INPUT MATERIAL:
———

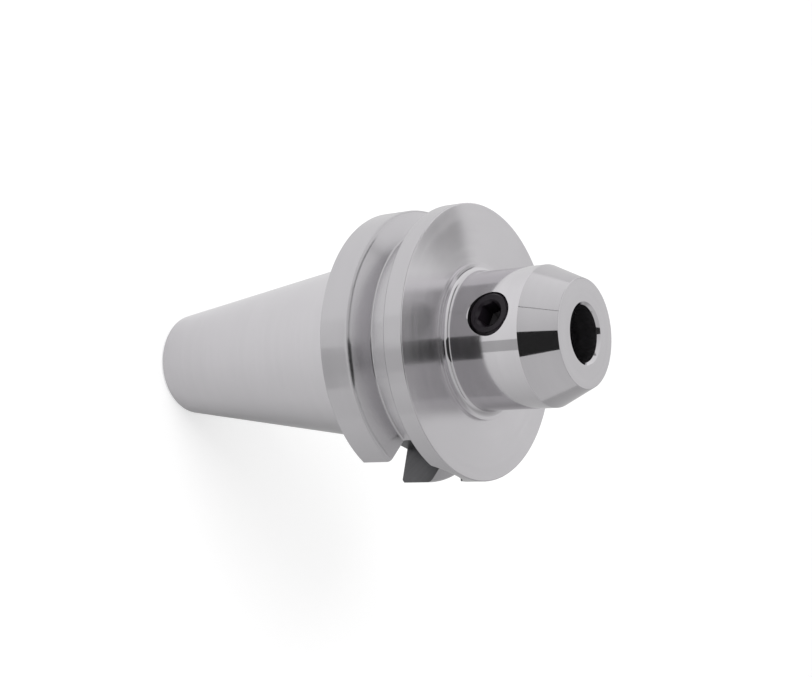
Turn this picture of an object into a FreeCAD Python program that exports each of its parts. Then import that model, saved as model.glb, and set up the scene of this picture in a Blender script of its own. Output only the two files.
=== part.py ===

———

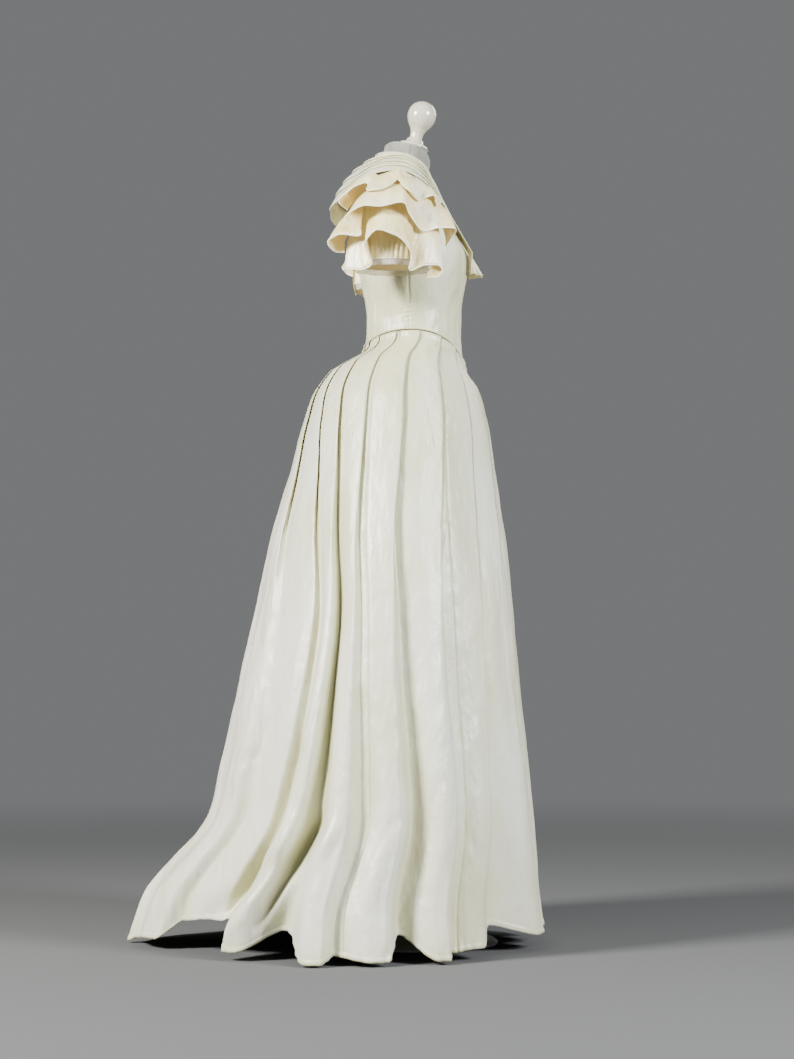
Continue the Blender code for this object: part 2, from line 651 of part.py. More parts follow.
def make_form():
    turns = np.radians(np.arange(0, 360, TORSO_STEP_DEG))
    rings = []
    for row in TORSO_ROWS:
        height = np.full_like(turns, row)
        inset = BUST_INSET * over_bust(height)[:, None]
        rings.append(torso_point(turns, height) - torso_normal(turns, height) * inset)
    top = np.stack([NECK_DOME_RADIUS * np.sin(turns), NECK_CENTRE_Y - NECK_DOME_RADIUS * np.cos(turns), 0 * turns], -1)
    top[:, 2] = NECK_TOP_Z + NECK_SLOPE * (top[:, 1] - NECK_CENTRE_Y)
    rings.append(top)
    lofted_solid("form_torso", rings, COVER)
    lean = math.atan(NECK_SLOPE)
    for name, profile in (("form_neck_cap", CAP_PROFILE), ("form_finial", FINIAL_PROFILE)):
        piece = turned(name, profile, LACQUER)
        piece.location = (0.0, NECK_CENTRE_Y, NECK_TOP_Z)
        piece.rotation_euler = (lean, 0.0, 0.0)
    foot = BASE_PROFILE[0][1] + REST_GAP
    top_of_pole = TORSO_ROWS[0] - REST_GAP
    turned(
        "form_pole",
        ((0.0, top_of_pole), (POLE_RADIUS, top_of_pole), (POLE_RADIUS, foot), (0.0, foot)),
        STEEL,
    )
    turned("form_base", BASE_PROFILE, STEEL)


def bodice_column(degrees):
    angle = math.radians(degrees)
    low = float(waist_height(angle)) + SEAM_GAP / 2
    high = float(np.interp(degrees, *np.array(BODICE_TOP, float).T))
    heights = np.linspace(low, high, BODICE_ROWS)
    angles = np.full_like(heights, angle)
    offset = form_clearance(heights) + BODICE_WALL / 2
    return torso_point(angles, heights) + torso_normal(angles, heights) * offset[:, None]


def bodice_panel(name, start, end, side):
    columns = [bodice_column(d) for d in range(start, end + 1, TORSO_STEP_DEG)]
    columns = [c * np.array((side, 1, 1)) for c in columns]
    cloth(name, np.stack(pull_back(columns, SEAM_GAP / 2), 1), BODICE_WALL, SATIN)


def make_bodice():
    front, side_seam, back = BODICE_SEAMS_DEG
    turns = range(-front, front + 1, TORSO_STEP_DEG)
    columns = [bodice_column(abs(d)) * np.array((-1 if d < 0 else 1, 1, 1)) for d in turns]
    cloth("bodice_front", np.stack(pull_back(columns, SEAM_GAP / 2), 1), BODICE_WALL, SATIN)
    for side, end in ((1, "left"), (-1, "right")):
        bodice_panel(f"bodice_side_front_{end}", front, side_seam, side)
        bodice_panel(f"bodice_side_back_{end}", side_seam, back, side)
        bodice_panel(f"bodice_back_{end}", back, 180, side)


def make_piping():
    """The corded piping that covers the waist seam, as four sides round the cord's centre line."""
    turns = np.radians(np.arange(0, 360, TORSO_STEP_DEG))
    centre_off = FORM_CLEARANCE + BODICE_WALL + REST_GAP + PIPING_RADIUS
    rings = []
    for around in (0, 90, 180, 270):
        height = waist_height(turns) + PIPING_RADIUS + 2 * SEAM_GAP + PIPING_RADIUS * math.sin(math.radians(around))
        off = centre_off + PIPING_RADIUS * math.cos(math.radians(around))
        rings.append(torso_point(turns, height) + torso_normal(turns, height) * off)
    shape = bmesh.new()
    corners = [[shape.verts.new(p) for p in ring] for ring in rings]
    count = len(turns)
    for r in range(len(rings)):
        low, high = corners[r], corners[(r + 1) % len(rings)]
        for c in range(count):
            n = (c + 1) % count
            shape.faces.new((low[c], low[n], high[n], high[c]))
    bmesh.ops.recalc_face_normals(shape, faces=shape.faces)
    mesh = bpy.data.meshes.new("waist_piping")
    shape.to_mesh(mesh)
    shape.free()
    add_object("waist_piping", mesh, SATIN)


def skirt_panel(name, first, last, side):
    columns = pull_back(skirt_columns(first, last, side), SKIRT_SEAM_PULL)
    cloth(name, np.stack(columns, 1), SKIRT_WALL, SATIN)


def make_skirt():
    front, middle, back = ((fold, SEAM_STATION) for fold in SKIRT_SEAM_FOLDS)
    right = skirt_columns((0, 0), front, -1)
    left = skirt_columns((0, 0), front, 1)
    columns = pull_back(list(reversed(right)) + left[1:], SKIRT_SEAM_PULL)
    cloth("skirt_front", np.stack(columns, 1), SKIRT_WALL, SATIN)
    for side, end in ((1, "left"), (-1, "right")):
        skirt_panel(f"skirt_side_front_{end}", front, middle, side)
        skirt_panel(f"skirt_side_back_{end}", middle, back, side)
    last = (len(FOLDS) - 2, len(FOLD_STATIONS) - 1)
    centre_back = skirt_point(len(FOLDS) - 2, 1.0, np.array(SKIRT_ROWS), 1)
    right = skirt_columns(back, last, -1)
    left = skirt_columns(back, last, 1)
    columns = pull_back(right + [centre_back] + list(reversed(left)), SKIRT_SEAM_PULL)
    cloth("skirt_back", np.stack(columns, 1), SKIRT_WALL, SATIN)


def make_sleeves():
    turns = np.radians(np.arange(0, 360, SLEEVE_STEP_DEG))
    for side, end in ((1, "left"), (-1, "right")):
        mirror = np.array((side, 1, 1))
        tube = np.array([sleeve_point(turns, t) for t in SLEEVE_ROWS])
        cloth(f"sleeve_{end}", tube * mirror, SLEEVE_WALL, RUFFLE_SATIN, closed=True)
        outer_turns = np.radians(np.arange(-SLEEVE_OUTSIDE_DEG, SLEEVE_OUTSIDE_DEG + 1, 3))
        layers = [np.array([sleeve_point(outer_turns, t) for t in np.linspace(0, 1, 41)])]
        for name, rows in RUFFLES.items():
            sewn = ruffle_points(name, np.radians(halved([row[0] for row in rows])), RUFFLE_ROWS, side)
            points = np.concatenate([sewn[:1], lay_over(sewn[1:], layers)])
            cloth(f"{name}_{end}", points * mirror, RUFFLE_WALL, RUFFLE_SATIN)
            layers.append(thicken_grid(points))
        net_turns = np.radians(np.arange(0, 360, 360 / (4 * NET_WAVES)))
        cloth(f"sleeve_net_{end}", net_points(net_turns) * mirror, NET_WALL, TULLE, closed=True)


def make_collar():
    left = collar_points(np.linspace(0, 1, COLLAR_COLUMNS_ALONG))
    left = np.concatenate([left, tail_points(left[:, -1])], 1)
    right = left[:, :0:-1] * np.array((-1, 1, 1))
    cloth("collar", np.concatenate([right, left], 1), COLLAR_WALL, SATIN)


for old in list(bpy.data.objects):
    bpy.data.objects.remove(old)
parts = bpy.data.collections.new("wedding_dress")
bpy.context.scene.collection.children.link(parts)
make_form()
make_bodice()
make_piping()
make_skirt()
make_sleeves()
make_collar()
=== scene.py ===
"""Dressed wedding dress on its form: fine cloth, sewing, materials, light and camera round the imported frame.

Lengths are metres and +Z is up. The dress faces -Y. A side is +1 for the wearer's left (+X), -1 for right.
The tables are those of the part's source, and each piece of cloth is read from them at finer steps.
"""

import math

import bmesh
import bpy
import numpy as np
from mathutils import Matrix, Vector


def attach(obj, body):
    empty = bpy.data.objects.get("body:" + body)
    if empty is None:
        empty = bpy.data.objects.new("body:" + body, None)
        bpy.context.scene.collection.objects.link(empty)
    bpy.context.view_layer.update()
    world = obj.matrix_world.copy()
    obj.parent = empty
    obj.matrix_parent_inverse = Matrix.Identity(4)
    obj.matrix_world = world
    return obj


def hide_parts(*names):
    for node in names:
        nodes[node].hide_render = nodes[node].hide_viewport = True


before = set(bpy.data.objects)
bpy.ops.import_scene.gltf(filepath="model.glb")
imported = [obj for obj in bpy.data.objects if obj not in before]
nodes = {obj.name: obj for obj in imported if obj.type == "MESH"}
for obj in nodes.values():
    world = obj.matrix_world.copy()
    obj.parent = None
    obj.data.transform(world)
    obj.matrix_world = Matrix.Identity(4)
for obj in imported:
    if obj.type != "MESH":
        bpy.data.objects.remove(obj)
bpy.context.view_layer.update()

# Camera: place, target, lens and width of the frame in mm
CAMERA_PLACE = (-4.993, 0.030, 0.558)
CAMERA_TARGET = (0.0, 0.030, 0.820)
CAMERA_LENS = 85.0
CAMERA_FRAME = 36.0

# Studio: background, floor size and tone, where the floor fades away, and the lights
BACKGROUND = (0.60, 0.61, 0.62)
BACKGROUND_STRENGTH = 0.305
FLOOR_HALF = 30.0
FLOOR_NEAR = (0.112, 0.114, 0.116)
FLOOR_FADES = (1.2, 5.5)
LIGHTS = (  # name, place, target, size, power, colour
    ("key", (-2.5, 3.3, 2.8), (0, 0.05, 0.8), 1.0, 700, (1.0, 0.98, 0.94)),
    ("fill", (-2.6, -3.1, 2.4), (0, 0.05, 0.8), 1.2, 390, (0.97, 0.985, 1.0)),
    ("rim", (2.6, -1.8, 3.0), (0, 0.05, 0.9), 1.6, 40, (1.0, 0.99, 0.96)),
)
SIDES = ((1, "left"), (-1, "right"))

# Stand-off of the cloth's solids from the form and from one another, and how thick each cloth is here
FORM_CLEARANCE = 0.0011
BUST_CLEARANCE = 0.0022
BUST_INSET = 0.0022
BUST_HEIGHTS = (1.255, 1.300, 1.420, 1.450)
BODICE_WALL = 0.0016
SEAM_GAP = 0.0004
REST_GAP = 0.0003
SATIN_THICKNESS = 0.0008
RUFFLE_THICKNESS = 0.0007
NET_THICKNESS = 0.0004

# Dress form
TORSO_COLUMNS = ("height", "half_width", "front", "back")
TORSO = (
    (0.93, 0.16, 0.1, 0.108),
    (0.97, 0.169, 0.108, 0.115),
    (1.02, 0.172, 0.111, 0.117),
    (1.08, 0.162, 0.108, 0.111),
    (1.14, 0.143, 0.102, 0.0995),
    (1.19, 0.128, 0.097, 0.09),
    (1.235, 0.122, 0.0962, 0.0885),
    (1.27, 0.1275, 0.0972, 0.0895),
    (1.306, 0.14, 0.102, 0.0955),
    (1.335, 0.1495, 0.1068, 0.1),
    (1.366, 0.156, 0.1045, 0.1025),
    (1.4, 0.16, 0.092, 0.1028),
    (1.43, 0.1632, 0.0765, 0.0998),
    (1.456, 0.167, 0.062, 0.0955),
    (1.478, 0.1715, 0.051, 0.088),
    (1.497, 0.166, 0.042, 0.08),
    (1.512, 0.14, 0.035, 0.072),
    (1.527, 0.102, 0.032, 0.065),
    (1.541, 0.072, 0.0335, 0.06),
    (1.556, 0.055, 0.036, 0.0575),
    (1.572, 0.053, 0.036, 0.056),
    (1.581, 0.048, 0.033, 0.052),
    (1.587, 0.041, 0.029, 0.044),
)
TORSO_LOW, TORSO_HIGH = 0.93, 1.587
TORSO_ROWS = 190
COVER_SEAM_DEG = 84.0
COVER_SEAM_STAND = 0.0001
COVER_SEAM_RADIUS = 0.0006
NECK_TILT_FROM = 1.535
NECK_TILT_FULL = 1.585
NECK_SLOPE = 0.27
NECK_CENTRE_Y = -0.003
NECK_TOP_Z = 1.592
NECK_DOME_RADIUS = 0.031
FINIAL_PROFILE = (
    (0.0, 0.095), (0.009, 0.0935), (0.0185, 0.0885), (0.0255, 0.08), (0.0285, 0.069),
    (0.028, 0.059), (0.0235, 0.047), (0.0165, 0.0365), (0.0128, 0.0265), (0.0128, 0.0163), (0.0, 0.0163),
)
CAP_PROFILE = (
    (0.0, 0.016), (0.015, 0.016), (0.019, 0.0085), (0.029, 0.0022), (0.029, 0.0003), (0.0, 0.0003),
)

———

YOUR OBJECTIVE: Repeat the span of lines that opens with the line holding "right = left[:, :0:-1]" and closes with the line holding "the imported frame.", exactly as it stands.

REPLY:
    right = left[:, :0:-1] * np.array((-1, 1, 1))
    cloth("collar", np.concatenate([right, left], 1), COLLAR_WALL, SATIN)


for old in list(bpy.data.objects):
    bpy.data.objects.remove(old)
parts = bpy.data.collections.new("wedding_dress")
bpy.context.scene.collection.children.link(parts)
make_form()
make_bodice()
make_piping()
make_skirt()
make_sleeves()
make_collar()
=== scene.py ===
"""Dressed wedding dress on its form: fine cloth, sewing, materials, light and camera round the imported frame.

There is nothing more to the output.